• TASK GOAL: Your task is to copy a single run of lines that starts at the line with "front_handle()" and stops at the line with "cad_parts[obj.name] = obj", keeping both ends. Copy nothing else.

* * * * * * *

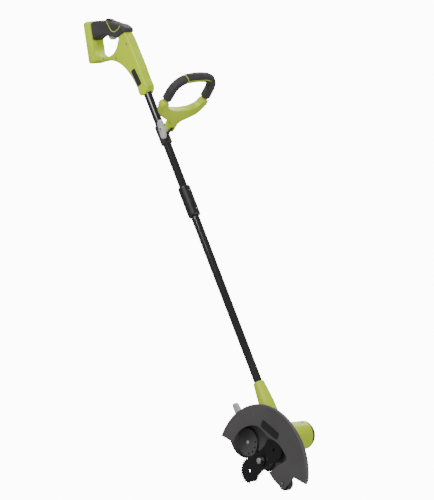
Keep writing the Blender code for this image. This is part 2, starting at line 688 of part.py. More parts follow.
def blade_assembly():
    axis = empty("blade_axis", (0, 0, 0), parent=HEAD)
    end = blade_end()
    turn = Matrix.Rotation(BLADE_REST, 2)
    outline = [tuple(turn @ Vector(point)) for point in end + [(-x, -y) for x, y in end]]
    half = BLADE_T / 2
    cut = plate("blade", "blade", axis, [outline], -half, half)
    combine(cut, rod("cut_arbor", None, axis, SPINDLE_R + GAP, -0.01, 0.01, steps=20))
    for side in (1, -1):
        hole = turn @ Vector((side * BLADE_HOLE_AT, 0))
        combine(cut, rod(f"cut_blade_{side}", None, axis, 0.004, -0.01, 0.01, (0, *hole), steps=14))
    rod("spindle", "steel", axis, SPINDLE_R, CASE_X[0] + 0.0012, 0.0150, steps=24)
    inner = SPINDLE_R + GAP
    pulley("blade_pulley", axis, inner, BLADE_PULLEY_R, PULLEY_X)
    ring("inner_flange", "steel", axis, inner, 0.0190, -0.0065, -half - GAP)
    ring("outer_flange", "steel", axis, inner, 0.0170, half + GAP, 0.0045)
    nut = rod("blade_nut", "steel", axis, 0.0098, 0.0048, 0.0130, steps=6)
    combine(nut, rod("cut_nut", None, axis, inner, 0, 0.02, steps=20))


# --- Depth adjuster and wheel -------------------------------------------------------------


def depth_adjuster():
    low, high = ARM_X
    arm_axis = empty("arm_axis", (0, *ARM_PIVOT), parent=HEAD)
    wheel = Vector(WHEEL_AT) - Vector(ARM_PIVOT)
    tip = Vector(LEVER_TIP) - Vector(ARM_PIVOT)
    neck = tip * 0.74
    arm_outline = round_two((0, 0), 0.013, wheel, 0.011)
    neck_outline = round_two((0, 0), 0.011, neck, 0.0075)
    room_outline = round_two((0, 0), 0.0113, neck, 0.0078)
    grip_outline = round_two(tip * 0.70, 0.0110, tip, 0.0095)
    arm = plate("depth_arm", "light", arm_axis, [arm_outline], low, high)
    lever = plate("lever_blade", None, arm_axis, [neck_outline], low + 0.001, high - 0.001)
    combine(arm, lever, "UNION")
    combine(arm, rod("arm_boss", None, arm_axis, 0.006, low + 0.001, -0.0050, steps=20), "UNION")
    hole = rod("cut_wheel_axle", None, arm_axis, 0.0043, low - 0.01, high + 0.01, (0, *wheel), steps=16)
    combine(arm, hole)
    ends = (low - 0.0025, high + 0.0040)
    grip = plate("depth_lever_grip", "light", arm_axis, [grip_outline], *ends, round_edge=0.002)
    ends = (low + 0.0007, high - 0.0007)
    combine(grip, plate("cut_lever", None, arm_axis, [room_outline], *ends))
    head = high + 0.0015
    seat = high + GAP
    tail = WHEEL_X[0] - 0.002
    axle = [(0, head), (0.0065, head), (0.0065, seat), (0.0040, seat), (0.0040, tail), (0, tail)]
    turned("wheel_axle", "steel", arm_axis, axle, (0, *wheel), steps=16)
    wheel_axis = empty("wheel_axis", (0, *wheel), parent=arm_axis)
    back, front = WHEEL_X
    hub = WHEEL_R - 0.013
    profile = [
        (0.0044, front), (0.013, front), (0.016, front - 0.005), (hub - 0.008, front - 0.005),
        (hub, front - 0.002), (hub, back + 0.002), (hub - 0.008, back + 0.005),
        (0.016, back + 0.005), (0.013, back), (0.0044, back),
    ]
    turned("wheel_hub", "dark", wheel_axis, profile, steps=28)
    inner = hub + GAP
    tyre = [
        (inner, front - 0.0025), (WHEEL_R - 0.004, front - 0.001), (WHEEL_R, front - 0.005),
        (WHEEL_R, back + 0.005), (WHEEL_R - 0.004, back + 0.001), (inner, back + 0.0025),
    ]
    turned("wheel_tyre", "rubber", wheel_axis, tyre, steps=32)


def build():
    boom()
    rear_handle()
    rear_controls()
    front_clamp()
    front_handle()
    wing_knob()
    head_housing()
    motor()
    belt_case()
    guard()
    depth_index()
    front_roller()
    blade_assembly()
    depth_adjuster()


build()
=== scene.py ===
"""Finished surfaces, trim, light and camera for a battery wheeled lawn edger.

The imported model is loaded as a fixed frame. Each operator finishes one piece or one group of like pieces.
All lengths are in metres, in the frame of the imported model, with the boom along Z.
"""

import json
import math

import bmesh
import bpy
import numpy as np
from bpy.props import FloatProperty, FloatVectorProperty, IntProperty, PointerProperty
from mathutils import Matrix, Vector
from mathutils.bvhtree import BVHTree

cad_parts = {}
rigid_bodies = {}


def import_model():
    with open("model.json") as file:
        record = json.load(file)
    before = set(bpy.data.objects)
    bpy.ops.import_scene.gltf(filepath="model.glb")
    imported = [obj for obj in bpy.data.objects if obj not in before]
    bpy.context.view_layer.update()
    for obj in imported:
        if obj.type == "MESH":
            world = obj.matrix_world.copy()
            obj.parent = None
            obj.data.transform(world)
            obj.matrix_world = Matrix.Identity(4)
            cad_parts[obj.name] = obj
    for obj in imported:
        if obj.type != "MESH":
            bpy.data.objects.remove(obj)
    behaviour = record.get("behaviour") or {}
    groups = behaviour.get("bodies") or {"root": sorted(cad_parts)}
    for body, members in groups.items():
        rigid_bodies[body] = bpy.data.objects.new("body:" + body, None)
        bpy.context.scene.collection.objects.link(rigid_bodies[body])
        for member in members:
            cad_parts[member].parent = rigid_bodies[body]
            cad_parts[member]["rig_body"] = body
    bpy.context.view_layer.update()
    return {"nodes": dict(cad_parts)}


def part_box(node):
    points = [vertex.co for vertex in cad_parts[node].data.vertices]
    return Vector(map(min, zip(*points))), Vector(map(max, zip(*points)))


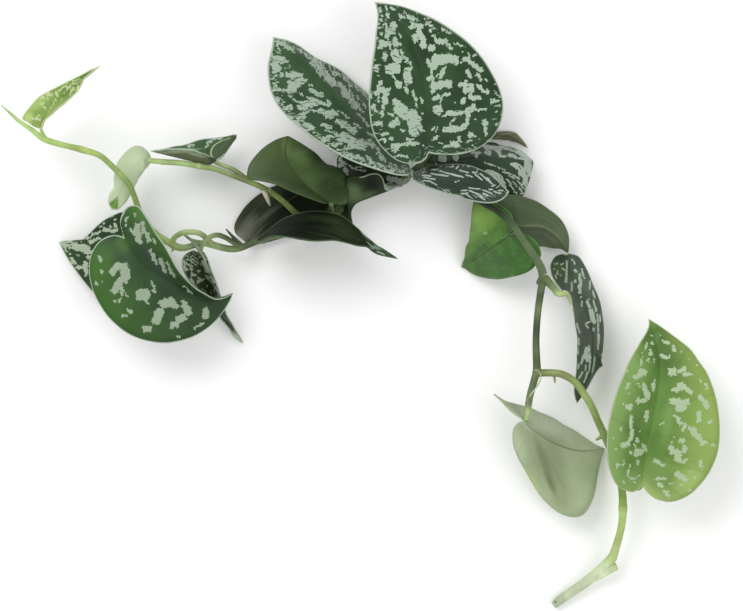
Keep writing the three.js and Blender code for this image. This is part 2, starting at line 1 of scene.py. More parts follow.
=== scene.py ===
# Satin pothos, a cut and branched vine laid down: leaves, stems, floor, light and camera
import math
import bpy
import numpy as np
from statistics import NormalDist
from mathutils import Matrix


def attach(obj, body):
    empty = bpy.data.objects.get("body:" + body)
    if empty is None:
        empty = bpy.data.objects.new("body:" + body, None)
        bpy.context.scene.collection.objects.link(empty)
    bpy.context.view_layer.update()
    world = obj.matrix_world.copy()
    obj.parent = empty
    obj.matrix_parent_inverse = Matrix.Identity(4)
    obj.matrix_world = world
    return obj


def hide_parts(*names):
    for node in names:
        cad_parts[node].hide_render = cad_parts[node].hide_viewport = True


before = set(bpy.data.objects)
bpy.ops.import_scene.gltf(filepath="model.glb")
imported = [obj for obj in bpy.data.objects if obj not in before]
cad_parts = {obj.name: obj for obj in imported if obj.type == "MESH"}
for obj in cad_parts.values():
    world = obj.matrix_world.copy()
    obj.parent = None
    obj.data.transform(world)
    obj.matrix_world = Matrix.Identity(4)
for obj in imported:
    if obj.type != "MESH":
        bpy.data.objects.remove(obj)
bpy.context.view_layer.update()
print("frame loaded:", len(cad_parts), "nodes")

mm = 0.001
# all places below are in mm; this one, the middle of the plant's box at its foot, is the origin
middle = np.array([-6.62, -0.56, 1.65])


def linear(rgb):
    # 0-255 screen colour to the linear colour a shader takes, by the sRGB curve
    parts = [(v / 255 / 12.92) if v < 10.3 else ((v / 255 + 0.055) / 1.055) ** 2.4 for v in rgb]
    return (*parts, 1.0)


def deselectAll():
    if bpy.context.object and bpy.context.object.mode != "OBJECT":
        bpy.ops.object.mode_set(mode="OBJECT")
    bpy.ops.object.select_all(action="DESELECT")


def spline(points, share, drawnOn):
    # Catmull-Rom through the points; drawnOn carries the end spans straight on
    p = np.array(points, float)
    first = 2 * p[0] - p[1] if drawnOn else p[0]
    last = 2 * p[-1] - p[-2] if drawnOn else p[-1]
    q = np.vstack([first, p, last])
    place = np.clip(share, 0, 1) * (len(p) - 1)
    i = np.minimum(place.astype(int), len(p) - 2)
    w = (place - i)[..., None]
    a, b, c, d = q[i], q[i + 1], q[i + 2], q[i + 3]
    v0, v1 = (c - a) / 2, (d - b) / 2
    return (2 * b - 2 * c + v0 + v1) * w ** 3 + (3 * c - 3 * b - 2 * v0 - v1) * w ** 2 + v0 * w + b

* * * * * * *

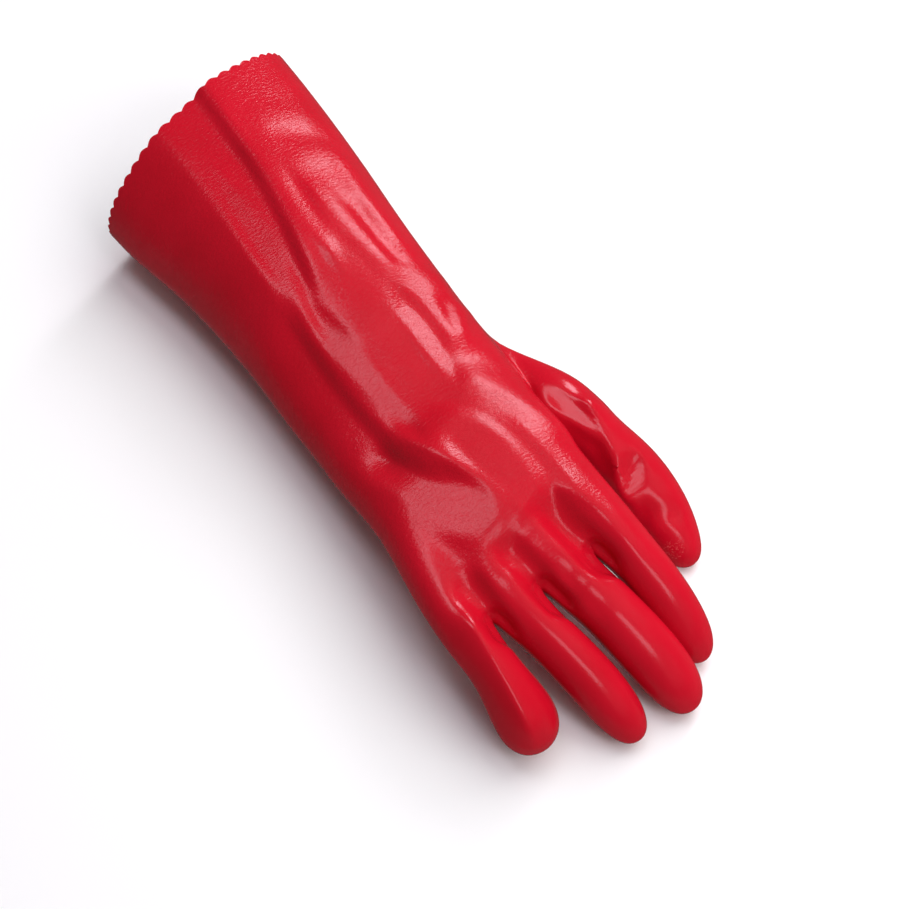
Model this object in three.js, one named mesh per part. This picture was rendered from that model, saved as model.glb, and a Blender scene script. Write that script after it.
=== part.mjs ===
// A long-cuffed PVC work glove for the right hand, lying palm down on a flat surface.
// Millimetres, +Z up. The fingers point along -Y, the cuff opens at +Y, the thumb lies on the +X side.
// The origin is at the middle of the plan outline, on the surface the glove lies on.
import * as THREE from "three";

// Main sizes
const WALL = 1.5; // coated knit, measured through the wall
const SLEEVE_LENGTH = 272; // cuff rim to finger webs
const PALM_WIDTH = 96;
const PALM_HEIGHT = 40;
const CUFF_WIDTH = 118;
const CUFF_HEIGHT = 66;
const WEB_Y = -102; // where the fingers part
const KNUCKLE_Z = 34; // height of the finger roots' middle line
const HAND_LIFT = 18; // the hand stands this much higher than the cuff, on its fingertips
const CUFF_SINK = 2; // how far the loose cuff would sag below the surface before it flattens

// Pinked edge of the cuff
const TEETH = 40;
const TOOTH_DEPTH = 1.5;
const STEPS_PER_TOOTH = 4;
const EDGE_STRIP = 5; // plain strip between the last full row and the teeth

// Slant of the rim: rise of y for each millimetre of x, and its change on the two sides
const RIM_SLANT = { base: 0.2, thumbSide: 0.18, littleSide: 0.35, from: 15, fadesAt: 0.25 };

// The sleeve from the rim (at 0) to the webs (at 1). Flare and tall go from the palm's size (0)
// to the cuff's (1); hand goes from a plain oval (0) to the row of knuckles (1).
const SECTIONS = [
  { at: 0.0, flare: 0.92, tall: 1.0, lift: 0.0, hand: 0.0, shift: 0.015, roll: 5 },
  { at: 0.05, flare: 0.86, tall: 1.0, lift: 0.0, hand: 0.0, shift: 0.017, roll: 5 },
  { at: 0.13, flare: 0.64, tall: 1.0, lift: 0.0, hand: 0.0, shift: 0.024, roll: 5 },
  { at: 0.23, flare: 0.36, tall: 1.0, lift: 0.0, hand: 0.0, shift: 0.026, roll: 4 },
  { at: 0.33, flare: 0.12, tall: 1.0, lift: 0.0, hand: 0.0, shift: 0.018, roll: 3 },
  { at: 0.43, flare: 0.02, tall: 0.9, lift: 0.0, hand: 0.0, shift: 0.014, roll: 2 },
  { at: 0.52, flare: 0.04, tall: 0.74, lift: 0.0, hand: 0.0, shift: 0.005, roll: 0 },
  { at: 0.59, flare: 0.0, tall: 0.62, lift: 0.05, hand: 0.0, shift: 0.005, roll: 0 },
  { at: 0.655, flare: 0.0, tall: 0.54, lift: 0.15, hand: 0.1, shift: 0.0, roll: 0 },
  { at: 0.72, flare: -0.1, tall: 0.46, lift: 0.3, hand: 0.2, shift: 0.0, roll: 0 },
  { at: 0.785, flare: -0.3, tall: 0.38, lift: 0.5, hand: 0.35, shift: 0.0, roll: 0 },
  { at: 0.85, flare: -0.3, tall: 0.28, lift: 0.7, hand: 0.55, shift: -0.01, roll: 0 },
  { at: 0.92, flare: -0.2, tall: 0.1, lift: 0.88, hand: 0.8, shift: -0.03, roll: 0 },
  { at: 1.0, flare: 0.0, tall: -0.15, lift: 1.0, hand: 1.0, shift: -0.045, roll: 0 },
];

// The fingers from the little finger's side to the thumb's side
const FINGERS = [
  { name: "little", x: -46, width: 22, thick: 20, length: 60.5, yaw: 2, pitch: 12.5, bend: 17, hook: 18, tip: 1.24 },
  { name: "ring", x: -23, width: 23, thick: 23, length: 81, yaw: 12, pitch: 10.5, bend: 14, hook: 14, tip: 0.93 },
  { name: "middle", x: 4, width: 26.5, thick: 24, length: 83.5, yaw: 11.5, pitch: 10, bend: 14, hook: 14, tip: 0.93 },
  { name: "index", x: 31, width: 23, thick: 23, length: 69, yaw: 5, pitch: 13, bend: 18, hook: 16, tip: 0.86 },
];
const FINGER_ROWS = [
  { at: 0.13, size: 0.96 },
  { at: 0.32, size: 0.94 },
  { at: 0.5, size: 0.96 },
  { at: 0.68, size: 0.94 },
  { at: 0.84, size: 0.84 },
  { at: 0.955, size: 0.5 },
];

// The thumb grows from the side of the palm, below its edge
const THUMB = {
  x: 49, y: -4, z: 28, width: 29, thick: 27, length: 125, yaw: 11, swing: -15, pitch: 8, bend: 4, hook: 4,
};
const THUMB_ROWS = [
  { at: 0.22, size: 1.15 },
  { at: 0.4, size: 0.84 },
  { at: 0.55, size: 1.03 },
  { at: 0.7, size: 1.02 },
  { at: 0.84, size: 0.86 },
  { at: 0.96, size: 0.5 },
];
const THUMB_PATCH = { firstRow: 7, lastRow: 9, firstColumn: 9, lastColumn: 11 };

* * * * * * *

• OUTPUT FOR THIS TASK:
    front_handle()
    wing_knob()
    head_housing()
    motor()
    belt_case()
    guard()
    depth_index()
    front_roller()
    blade_assembly()
    depth_adjuster()


build()
=== scene.py ===
"""Finished surfaces, trim, light and camera for a battery wheeled lawn edger.

The imported model is loaded as a fixed frame. Each operator finishes one piece or one group of like pieces.
All lengths are in metres, in the frame of the imported model, with the boom along Z.
"""

import json
import math

import bmesh
import bpy
import numpy as np
from bpy.props import FloatProperty, FloatVectorProperty, IntProperty, PointerProperty
from mathutils import Matrix, Vector
from mathutils.bvhtree import BVHTree

cad_parts = {}
rigid_bodies = {}


def import_model():
    with open("model.json") as file:
        record = json.load(file)
    before = set(bpy.data.objects)
    bpy.ops.import_scene.gltf(filepath="model.glb")
    imported = [obj for obj in bpy.data.objects if obj not in before]
    bpy.context.view_layer.update()
    for obj in imported:
        if obj.type == "MESH":
            world = obj.matrix_world.copy()
            obj.parent = None
            obj.data.transform(world)
            obj.matrix_world = Matrix.Identity(4)
            cad_parts[obj.name] = obj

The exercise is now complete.